The Double-Slit Foundation
The double-slit experiment, initially a demonstration of light's wave nature, evolved into the cornerstone of quantum mechanics.
Thomas Young's early 19th-century work with light provided the first compelling evidence against purely particle-based models of light, demonstrating unambiguous wave interference patterns.
The subsequent adaptation of this experiment for electrons in the 20th century produced a profound philosophical crisis. When single electrons are fired through the slits one at a time, an interference pattern still gradually emerges, a phenomenon impossible for classical particles.
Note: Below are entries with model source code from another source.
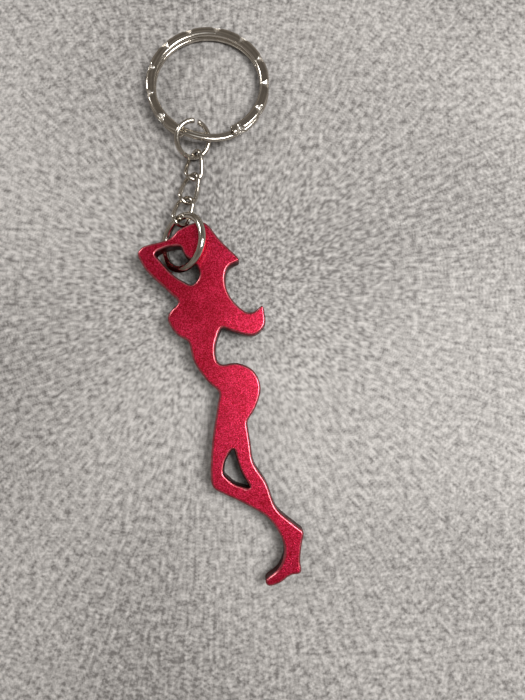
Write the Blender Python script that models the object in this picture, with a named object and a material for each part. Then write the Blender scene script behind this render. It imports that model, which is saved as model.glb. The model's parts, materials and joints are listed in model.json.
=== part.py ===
"""Keychain bottle opener: a flat figure-shaped opener, a jump ring through its arm, three
twisted chain links, a small open jump ring and a split key ring, lying on a flat surface.

Metres, +Z up. The opener is drawn upright in its own plane and then laid down. Each ring and
link hangs on the one before it. The keychain ends centred over the origin, its lowest point
at z = 0. Every moving piece has its origin on its hinge, with the hinge along its local X.
"""

import math

import bmesh
import bpy
from mathutils import Matrix, Vector

MM = 0.001
RIGHT = Vector((1, 0, 0))
AHEAD = Vector((0, 1, 0))
UP = Vector((0, 0, 1))

# ---- driving dimensions, in mm (angles in degrees) ----------------------------------------
FIGURE_HEIGHT = 71.0       # opener, toe to crown
PLATE_THICKNESS = 3.6
EDGE_ROUNDING = 0.35       # chamfer around both faces of the opener
ARM_RING_WIRE = 1.4        # jump ring through the arm
LINK_LENGTH = 7.05         # chain link, outside
LINK_WIRE = 0.85
LINK_TWIST = 78.0          # from one end of a link to the other
SMALL_RING_WIRE = 1.0      # open jump ring at the key ring
SMALL_RING_MOUTH = 18.0    # part of its turn left open
SMALL_RING_SPREAD = 0.5    # how far its ends stand apart along its axis
KEY_RING_DIAMETER = 25.0
KEY_RING_WIDTH = 1.9       # radial width of its flat wire
KEY_RING_LAYER = 1.1       # height of one turn
KEY_RING_CROSSING = 48.0   # smooth bar that climbs from one turn to the next

# ---- clearances, in mm --------------------------------------------------------------------
TOUCH_GAP = 0.3            # between pieces that rest on each other
LINK_PLAY = 0.25           # slack where one wire hooks another
LINK_SIDE_ROOM = 0.9       # across a link, around the arm ring's wire
TURN_GAP = 0.15            # between the two turns of the key ring
ARM_RING_ROOM = 0.65       # inside the arm ring, around the bridge that it encloses
SMALL_RING_ROOM = 1.75     # inside the small ring, around both turns of the key ring

# ---- sizes that follow, in mm -------------------------------------------------------------
LINK_WIDTH = ARM_RING_WIRE + 2 * LINK_WIRE + LINK_SIDE_ROOM
SMALL_RING_BORE = KEY_RING_WIDTH + 2 * KEY_RING_LAYER + TURN_GAP + SMALL_RING_ROOM

# ---- how the keychain lies, in degrees ----------------------------------------------------
FIGURE_LEAN = 9.5          # the figure's crown leans to the left
ARM_RING_TILT = 39.5       # right side up
ARM_RING_YAW = -3.3        # its far side is turned this far left of +Y
ARM_RING_PULL_AT = 17.7    # link 1 pulls at this far left of its far side
# heading from +Y towards +X, slope of the far end upwards, roll with the right side up
CHAIN = {
    "chain_link_1": (14.5, -11.8, -4.4),
    "chain_link_2": (14.2, -2.5, 8.5),
    "chain_link_3": (3.6, -7.2, 15.6),
}
SMALL_RING_LIES = (-8.2, 29.2, -24.6)
SMALL_RING_MOUTH_AT = 68.0  # middle of its mouth, from its right side
KEY_RING_HEADING = 14.7
KEY_RING_SLOPE = -4.4
KEY_RING_HELD_AT = 0.23    # where the key ring lies across the small ring's bore, 1 = far side
KEY_RING_BAR_AT = -75.0    # middle of its climbing bar, from its right side
ARM_RING_SEAM_AT = 75.0    # its closed seam, from its right side
ARM_RING_SEAM = 3.0        # and the sliver left open there

# ---- outline of the figure, in mm, upright, as drawn at this height ------------------------
DRAWN_HEIGHT = 71.0
DRAWN_THICKNESS = 3.6      # the arm hole is drawn for this plate
DRAWN_WIRE = 1.4           # and for this arm ring
ARM_RING_CENTRE = (-2.45, 24.77)
TOE = (3.0, -42.3)
BALL_OF_FOOT = (9.6, -41.3)
# Each list is one smooth stretch; stretches meet at corners.
OUTLINE = {
    "upper_arm": [(-11.5, 23.9), (-10.2, 25.0), (-6.7, 25.4), (-4.6, 25.8), (-3.1, 27.1)],
    "head_and_hair": [(-3.1, 27.1), (-0.6, 27.9), (1.0, 28.1), (2.5, 27.7), (4.8, 23.9), (7.9, 19.7)],
    "cap_mouth": [(7.9, 19.2), (5.5, 18.4), (4.5, 15.9), (5.1, 12.3), (8.2, 8.9), (10.9, 10.1)],
    "cap_hook": [(10.9, 10.1), (10.7, 6.2), (8.2, 4.5), (4.6, 5.8), (2.3, 7.1)],
    "back": [(2.3, 7.1), (0.6, 3.7), (0.5, 0.6), (1.4, -0.1)],
    "hip": [(1.4, -0.1), (4.2, -0.2), (7.0, -2.1), (7.9, -5.3), (6.6, -8.7), (4.2, -11.6)],
    "leg_back": [(4.2, -11.6), (4.2, -15.6), (4.2, -19.3), (5.95, -23.4), (7.1, -28.5),
                 (9.7, -31.7), (11.5, -33.6)],
    "sole": [(11.5, -33.6), (10.3, -37.0), (9.8, -39.2), (9.7, -41.0), (7.7, -41.1),
             (5.3, -42.2), (3.0, -42.3), (2.7, -41.2)],
    "shin": [(2.7, -41.2), (5.8, -39.3), (7.3, -35.8), (5.5, -30.4), (1.6, -26.9),
             (-2.9, -23.8), (-4.0, -22.9), (-4.3, -21.6), (-3.1, -15.0), (-1.1, -8.5),
             (0.0, -5.2)],
    "belly": [(0.0, -5.2), (-2.1, -2.5), (-3.9, 1.3), (-4.3, 5.4)],
    "chest": [(-4.3, 5.4), (-6.4, 7.2), (-7.6, 10.6), (-4.9, 13.2)],
    "forearm": [(-4.9, 13.2), (-7.0, 16.0), (-10.4, 20.6), (-11.5, 23.9)],
}
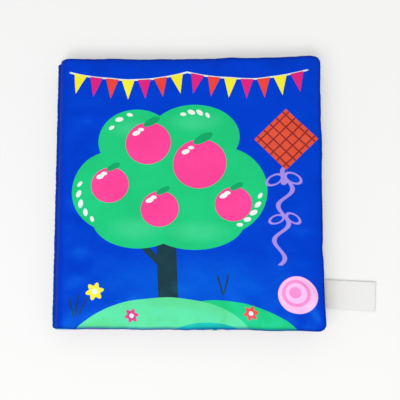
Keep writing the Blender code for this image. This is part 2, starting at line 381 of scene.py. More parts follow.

This behavior forces the concept of wave-particle duality, where quantum objects exist in a superposition of states until measured.
The act of placing a detector to determine which slit a partcle passes through collapses the wave function, destroying the interference pattern and highlighting the role of the observer.
| Experimental Phase | Entity Tested | Key Outcome | Conceptual Impact |
|---|---|---|---|
| Early 1800s | Light | Interference fringes observed | Confirmed wave theory of light |
| 1920s-1960s | Electrons, atoms | Interference with single particles | Established wave-particle duality |
| Modern Era | Large molecules (e.g., Buckyballs) | Interference with complex objects | Challenges classical-quantum boundary |
Probing the Atomic Nucleus
Ernest Rutherford's gold foil experiment in 1909 fundamentally reshaped the atomic model, moving from a uniform "plum pudding" to a concentrated, massive nucleus.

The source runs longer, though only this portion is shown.